> TASK INSTRUCTIONS: List each line of the data that holds the string "picture".
— BEGIN RECORDS SUPPLIED —
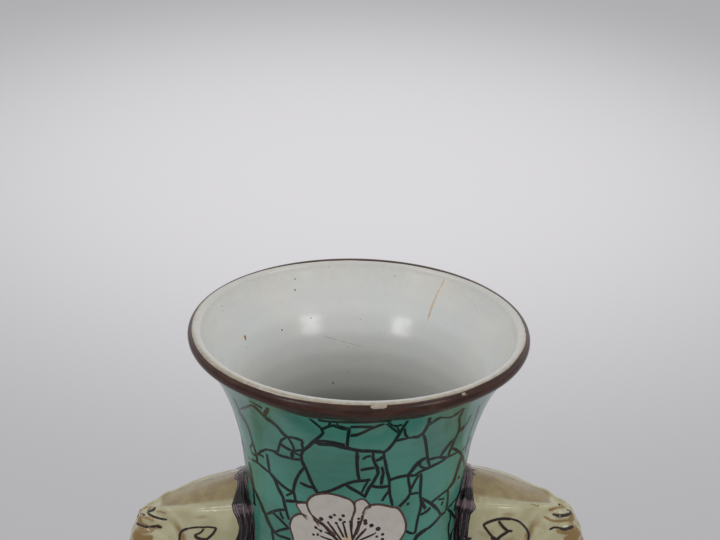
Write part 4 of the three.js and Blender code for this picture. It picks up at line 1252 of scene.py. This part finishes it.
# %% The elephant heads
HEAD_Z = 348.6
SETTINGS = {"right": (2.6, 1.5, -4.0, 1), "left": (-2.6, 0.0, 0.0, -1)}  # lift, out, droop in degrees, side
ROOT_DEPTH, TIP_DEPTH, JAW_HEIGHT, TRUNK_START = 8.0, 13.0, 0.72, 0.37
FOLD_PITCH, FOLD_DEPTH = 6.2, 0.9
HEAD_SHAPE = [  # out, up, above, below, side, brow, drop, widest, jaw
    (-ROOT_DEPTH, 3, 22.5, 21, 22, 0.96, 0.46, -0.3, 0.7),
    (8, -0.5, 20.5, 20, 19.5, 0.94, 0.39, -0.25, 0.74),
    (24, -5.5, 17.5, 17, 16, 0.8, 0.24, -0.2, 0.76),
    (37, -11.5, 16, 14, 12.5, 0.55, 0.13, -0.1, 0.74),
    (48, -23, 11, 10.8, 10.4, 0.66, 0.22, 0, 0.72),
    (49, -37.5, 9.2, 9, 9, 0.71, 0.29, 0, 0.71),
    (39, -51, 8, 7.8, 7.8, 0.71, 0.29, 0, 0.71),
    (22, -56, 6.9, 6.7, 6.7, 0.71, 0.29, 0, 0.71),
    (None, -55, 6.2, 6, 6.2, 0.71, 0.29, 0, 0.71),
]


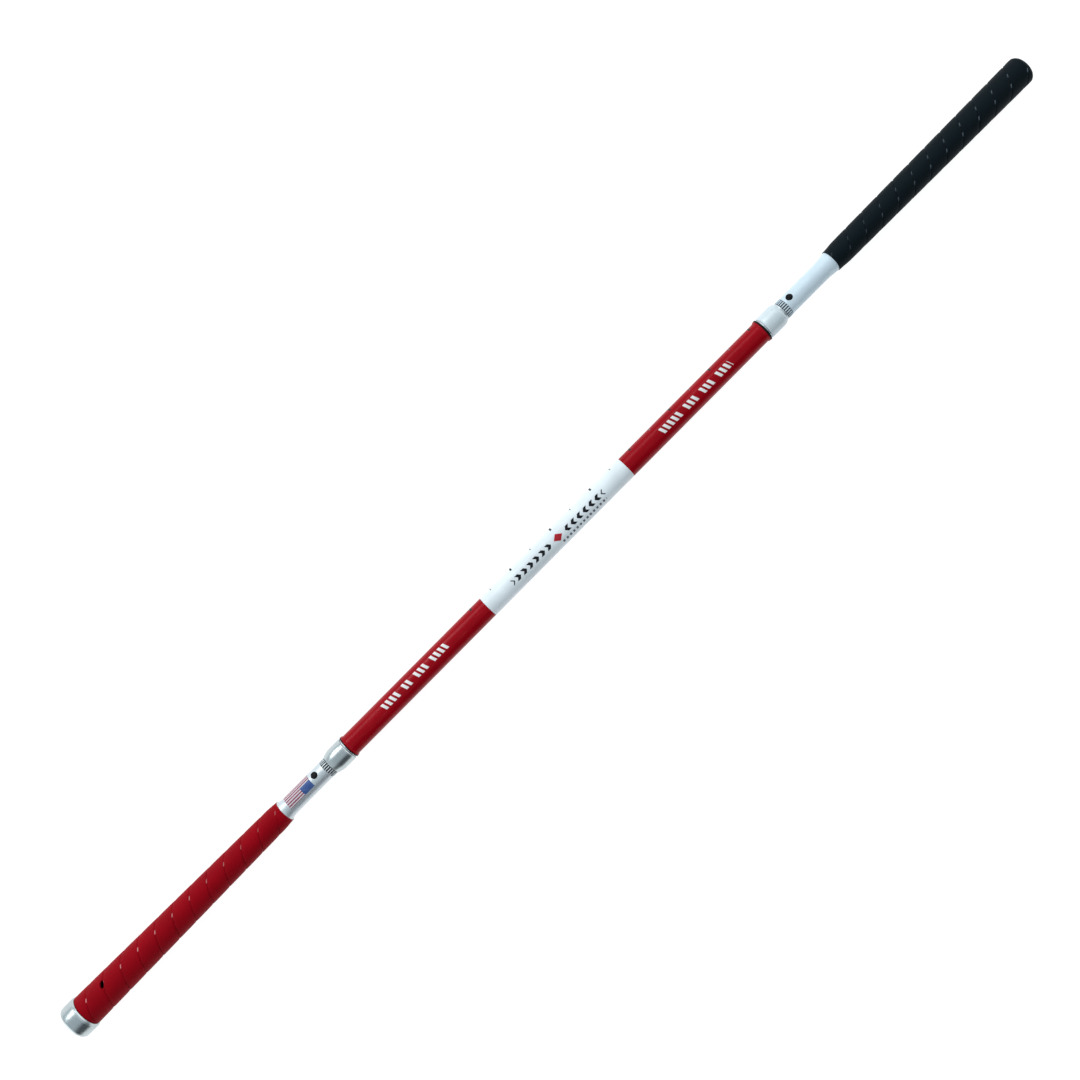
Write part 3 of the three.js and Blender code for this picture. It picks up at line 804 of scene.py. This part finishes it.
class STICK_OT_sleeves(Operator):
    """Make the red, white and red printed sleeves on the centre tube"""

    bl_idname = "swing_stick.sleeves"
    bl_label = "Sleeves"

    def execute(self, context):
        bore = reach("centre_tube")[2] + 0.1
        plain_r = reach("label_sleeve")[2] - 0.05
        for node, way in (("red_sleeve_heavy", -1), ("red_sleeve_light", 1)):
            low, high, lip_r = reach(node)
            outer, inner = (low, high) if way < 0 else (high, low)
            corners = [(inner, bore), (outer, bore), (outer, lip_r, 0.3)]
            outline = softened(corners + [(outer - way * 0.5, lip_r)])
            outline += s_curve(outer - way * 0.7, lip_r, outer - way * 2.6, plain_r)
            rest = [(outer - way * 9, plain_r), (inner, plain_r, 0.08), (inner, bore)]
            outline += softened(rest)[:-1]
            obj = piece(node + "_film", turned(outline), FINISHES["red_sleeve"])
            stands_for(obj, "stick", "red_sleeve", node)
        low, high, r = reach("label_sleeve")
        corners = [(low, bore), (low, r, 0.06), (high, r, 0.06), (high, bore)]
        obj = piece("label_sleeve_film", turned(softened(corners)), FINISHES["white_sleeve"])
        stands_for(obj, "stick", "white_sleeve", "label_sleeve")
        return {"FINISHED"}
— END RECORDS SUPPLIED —
> TASK RESULT:
Write part 4 of the three.js and Blender code for this picture. It picks up at line 1252 of scene.py. This part finishes it.
Write part 3 of the three.js and Blender code for this picture. It picks up at line 804 of scene.py. This part finishes it.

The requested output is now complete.